→ **THE TASK**: From the listing below, copy only the lines running from the line that contains "const frontmost = -lowerDrawerOpening" to the line that contains "record = json.load(file)", both included.

→ **DATA BLOCK**:
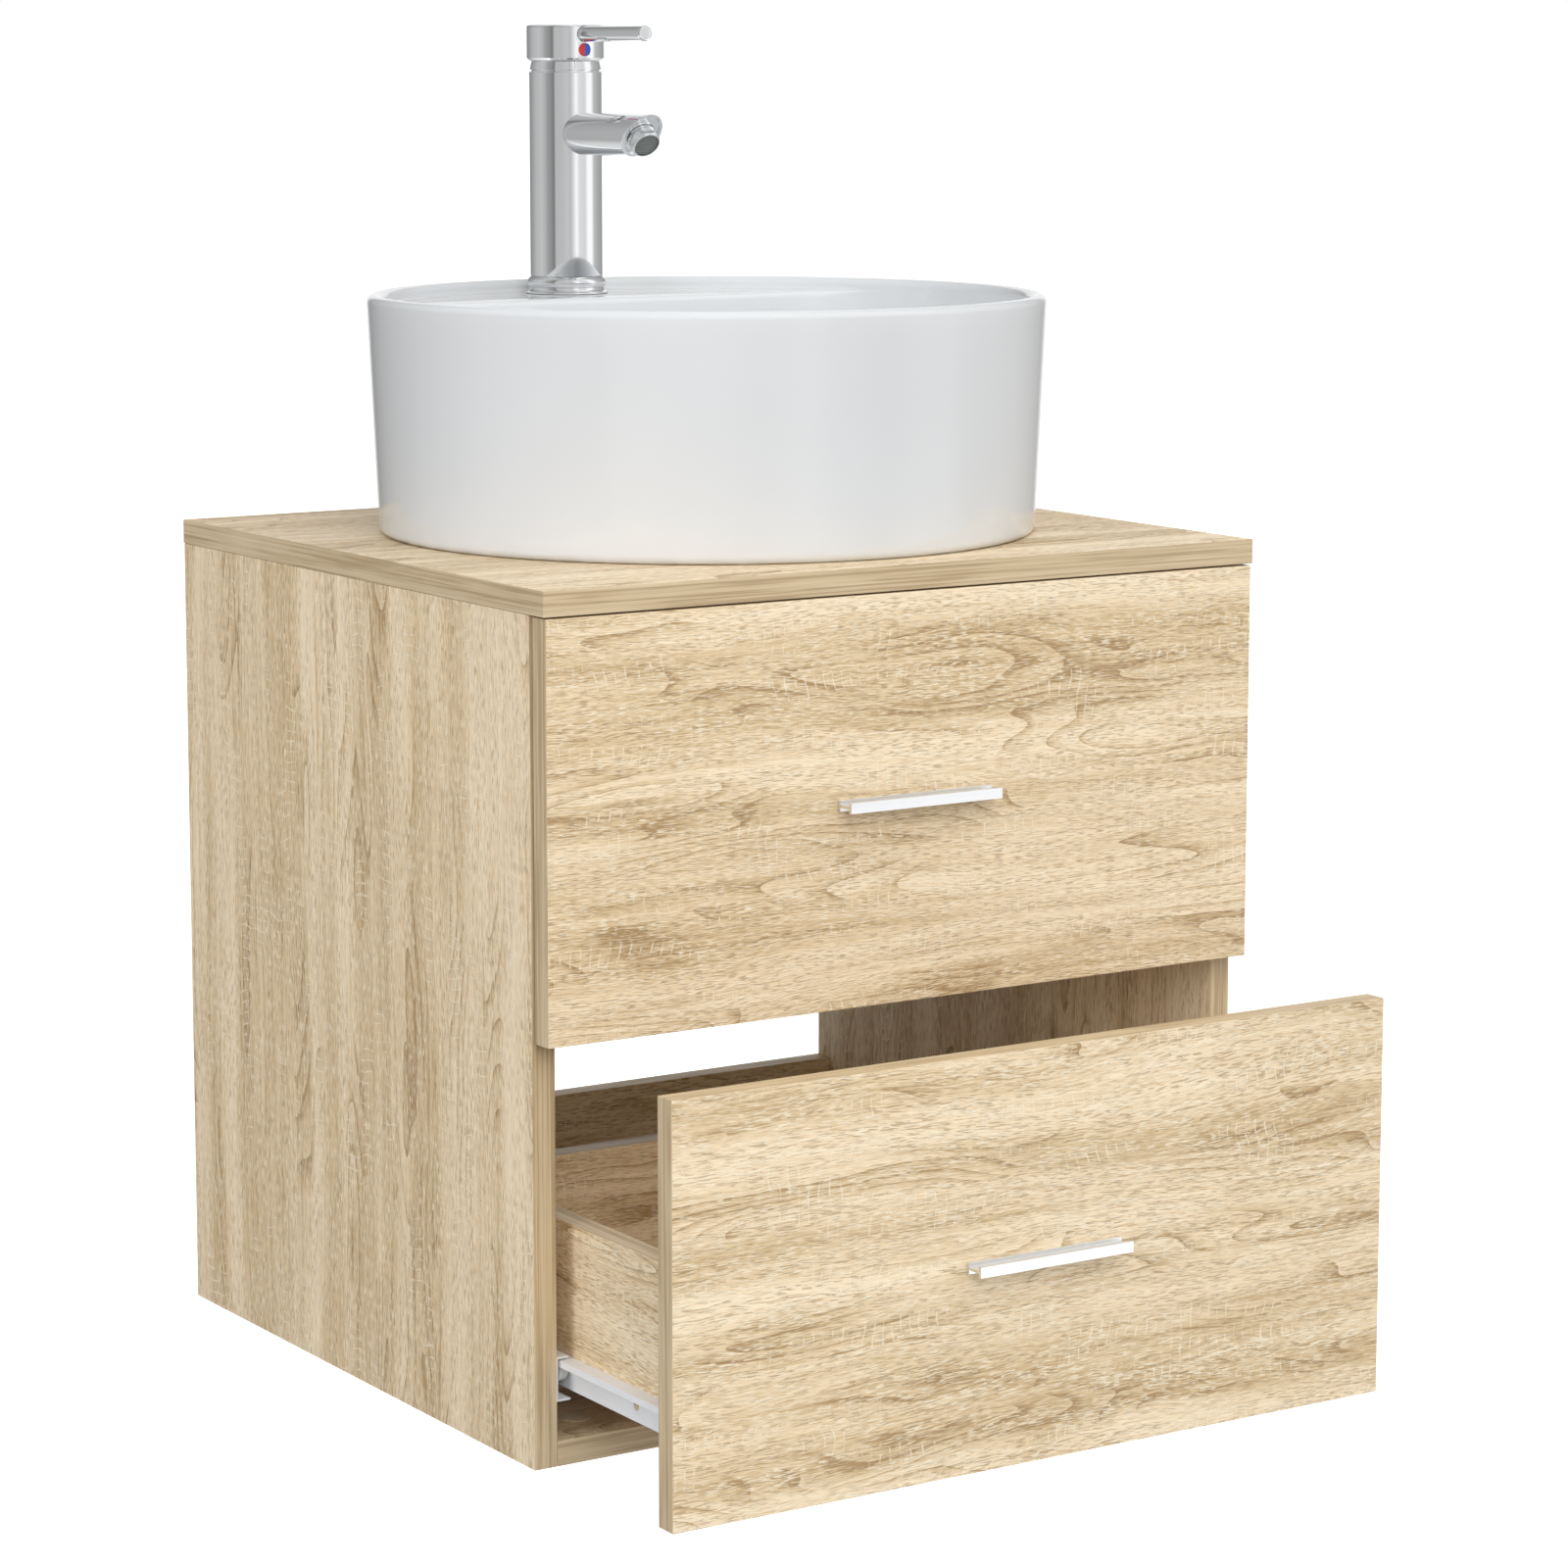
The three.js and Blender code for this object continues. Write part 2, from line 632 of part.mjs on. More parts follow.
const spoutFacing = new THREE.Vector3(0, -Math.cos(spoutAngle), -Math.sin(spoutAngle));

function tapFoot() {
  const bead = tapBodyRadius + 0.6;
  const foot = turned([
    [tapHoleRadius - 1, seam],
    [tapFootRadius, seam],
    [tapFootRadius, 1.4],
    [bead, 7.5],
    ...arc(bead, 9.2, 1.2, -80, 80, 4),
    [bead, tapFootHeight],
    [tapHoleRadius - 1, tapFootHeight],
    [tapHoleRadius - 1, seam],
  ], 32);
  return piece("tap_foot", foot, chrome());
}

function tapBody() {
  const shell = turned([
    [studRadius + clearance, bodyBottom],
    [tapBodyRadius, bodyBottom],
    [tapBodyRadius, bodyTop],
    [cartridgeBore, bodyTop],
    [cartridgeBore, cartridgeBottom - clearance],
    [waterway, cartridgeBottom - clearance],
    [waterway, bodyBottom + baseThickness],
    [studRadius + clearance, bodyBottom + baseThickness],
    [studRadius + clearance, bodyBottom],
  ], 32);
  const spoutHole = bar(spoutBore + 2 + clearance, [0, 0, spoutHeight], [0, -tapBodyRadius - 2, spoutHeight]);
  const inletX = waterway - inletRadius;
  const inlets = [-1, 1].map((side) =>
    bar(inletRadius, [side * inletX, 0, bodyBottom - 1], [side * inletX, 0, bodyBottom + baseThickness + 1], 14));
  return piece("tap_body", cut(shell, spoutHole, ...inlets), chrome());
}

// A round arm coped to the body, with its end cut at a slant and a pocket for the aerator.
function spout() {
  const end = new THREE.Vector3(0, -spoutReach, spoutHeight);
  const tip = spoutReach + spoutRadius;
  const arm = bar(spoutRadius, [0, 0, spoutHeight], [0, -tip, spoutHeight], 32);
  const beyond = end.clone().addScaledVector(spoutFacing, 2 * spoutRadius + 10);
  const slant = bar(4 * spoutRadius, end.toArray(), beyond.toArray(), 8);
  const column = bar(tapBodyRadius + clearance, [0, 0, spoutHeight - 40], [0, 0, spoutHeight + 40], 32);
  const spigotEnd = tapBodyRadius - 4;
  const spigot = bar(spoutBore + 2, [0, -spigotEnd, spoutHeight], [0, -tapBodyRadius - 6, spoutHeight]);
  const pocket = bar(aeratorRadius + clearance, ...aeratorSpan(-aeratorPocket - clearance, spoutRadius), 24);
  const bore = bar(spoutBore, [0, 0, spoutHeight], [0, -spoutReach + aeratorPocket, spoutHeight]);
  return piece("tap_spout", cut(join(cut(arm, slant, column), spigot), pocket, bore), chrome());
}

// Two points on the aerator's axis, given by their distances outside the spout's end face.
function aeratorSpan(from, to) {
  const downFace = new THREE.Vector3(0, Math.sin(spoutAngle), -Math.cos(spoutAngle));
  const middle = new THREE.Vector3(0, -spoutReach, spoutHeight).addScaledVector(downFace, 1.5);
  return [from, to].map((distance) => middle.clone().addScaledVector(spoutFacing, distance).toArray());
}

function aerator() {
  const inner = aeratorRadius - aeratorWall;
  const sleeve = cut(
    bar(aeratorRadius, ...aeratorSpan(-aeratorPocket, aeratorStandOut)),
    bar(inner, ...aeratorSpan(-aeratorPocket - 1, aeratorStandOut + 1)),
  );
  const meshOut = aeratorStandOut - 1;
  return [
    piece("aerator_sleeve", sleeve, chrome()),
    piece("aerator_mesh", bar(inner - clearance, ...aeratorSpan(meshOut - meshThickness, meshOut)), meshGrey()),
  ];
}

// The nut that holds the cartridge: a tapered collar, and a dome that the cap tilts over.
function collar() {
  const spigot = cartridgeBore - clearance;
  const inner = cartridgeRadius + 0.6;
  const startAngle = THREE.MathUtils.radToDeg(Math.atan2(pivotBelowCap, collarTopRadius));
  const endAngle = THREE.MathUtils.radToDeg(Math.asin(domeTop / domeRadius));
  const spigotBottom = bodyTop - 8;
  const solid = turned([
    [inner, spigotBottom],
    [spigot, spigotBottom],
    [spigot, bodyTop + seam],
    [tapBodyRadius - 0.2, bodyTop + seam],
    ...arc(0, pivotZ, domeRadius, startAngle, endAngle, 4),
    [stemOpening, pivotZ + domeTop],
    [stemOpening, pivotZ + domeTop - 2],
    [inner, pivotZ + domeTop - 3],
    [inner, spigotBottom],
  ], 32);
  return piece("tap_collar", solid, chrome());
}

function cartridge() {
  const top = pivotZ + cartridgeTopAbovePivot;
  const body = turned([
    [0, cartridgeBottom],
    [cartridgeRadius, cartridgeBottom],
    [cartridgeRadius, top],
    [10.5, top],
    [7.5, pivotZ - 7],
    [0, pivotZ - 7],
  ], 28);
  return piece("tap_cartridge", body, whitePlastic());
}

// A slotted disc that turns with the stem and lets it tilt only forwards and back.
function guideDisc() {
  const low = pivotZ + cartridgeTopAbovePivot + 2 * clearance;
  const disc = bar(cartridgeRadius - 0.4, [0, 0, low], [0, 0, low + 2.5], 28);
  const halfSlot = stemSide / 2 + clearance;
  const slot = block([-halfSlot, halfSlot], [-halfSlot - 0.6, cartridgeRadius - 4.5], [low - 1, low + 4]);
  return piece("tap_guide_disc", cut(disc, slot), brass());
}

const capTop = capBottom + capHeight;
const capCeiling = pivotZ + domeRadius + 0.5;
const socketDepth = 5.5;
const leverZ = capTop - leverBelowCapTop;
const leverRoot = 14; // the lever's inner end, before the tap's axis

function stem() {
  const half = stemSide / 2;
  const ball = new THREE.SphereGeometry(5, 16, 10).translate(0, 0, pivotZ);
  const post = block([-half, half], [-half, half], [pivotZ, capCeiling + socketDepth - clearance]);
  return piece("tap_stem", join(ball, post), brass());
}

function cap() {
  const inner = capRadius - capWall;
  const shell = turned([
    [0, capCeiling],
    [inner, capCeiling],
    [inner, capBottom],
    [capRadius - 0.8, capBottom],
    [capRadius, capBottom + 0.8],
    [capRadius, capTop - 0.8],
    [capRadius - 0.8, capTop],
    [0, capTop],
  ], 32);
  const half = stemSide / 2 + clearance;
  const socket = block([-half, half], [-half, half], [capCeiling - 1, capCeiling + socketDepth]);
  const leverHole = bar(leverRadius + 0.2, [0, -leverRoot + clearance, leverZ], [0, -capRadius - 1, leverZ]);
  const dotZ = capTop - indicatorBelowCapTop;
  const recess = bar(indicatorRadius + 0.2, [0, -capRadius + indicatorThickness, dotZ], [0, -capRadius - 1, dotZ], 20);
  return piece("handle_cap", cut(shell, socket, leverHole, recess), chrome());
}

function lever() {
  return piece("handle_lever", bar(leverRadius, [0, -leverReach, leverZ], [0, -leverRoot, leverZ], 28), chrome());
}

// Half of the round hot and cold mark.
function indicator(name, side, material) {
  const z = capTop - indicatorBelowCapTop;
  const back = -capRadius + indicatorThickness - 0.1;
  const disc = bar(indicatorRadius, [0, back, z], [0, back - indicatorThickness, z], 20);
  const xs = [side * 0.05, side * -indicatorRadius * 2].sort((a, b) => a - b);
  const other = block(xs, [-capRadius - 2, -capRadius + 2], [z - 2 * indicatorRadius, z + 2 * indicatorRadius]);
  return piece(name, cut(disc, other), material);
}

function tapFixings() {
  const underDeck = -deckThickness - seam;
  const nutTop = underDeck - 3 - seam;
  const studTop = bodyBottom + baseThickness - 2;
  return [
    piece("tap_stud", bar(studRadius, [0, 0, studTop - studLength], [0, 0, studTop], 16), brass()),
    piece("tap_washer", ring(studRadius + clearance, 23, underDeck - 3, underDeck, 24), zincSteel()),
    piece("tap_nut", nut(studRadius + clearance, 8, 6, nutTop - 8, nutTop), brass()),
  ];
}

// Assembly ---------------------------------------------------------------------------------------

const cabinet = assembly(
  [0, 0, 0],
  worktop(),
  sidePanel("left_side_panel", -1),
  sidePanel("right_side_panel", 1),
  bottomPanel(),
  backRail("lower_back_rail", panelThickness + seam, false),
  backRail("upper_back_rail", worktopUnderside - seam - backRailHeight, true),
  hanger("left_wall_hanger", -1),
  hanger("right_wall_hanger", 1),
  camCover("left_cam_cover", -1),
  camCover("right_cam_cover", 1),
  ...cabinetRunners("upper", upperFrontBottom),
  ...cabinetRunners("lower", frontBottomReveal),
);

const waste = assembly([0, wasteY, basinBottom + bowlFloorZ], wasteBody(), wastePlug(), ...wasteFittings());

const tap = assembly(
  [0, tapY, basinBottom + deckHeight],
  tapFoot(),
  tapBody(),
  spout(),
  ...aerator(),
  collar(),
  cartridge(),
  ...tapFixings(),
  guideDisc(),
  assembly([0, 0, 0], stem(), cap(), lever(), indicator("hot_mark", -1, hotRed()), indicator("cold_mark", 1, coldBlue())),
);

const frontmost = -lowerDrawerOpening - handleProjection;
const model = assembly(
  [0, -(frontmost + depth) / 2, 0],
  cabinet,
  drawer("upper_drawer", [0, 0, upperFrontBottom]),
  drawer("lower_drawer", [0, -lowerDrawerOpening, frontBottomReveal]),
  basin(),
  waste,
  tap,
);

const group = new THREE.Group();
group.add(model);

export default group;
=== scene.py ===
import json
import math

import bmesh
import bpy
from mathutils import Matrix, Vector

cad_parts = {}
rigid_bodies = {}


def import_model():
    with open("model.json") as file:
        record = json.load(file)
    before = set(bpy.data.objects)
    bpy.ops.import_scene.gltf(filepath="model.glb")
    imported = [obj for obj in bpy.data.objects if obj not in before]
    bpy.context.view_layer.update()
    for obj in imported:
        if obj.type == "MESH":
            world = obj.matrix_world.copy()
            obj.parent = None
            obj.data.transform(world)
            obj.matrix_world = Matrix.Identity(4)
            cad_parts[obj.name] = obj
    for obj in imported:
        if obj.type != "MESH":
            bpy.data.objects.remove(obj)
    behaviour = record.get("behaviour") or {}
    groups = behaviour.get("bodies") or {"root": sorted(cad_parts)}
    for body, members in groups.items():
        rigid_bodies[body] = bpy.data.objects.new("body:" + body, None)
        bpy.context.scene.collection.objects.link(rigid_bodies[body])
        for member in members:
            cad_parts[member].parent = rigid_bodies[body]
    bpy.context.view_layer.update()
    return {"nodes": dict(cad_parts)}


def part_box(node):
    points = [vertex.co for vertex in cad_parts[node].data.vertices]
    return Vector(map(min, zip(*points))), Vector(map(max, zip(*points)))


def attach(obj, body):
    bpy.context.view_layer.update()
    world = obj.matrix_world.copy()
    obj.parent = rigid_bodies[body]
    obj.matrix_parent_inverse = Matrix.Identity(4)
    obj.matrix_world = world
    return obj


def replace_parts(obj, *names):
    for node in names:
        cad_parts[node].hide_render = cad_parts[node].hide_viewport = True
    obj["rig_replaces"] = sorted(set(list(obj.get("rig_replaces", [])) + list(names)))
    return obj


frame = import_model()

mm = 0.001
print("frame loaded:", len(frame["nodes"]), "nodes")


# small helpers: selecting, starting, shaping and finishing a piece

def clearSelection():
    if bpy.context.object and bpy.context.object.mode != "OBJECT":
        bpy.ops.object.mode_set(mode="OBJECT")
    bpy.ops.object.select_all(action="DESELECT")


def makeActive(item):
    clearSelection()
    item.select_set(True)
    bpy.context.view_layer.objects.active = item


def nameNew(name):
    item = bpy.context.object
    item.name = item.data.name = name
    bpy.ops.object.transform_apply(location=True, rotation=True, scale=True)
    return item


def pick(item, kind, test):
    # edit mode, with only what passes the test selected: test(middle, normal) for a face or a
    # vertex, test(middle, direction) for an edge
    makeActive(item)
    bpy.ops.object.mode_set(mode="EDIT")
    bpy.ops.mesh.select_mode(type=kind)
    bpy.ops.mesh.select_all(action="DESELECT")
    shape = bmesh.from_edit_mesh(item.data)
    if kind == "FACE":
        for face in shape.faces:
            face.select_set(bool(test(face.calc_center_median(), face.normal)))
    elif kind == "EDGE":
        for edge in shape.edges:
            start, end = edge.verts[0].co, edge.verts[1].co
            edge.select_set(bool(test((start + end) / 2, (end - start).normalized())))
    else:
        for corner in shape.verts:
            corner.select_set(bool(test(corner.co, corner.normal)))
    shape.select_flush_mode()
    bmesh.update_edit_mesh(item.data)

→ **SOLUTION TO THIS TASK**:
const frontmost = -lowerDrawerOpening - handleProjection;
const model = assembly(
  [0, -(frontmost + depth) / 2, 0],
  cabinet,
  drawer("upper_drawer", [0, 0, upperFrontBottom]),
  drawer("lower_drawer", [0, -lowerDrawerOpening, frontBottomReveal]),
  basin(),
  waste,
  tap,
);

const group = new THREE.Group();
group.add(model);

export default group;
=== scene.py ===
import json
import math

import bmesh
import bpy
from mathutils import Matrix, Vector

cad_parts = {}
rigid_bodies = {}


def import_model():
    with open("model.json") as file:
        record = json.load(file)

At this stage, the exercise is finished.